APIBeh: Learning Behavior Inclination of APIs for Malware Classification
Lei Cui,Yiran Zhu,Junnan Yin,Zhiyu Hao,Wei Wang,Peng Liu,Ziqi Yang,Xiaochun Yun
DOI: https://doi.org/10.1109/issre62328.2024.00012
2024-01-01
Abstract:Malware classification involves categorizing mal-ware samples based on their characteristics. While deep learning techniques applied to malware execution traces, mainly API calls, have shown potential in this field, they still perform poorly. This is primarily because they treat all APIs equally and train classifiers directly on native APIs, which inadequately capture the under-lying family-related semantics. In this paper, we first investigate the behaviors of multiple malware families and observe that different families exhibit divergent behaviors, with each family consistently favoring certain behaviors over time. Motivated by this, we propose APIBeh, a new embedding method designed to enhance malware classification.
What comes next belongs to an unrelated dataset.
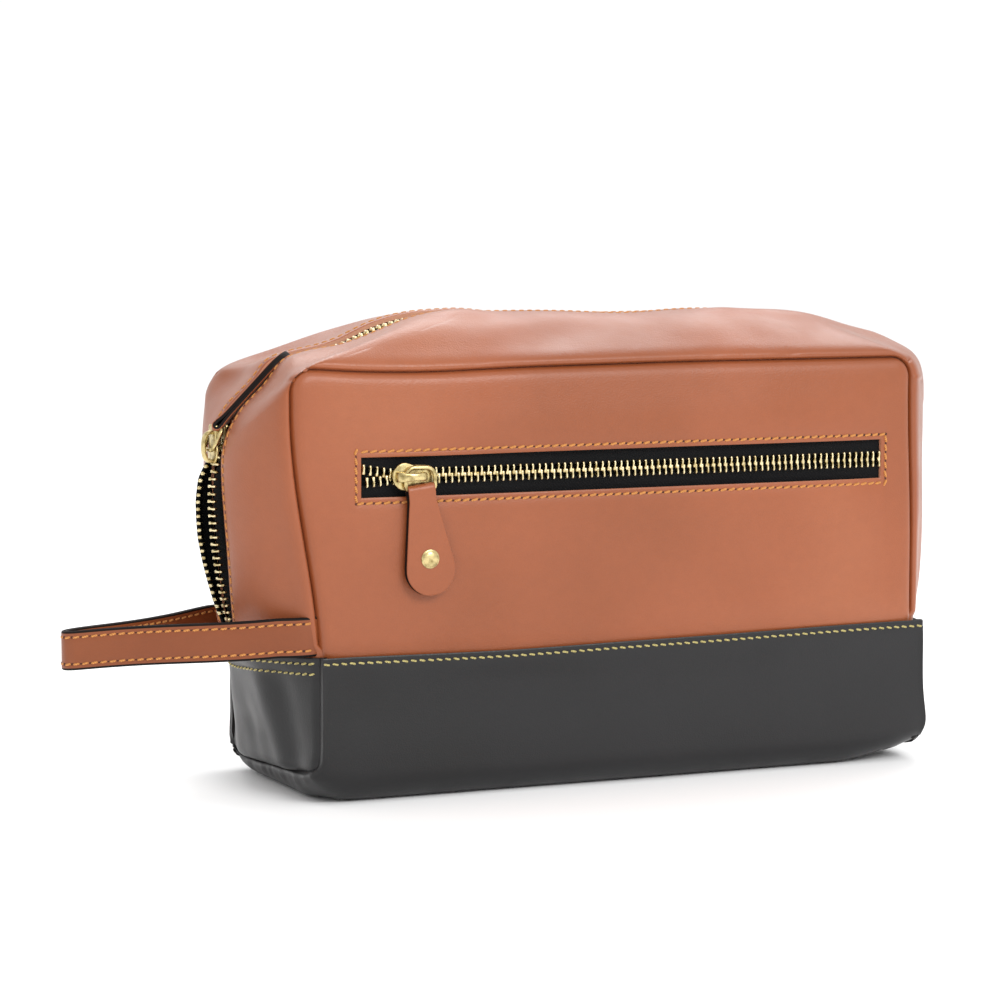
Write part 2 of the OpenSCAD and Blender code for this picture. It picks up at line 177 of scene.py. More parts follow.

APIBeh first utilizes Benignity Degree Algorithm to identify and exclude insignificant, likely benign APIs from sequences. Then, it introduces the concept of Behavior Inclination, which quantifies the association between an API and malicious behaviors, facilitating high-level behavior encoding for each API. This Behavior Inclination embedding is then concatenated with raw embedding to represent an API, and fed into a DL model for classifier training. Experimental results show that APIBeh outperforms existing embedding methods in classification performance, e.g., 3.18% boost in weighted f1-score over a recent study using word2vec. In addition, it offers robustness to concept drift and adversarial attacks.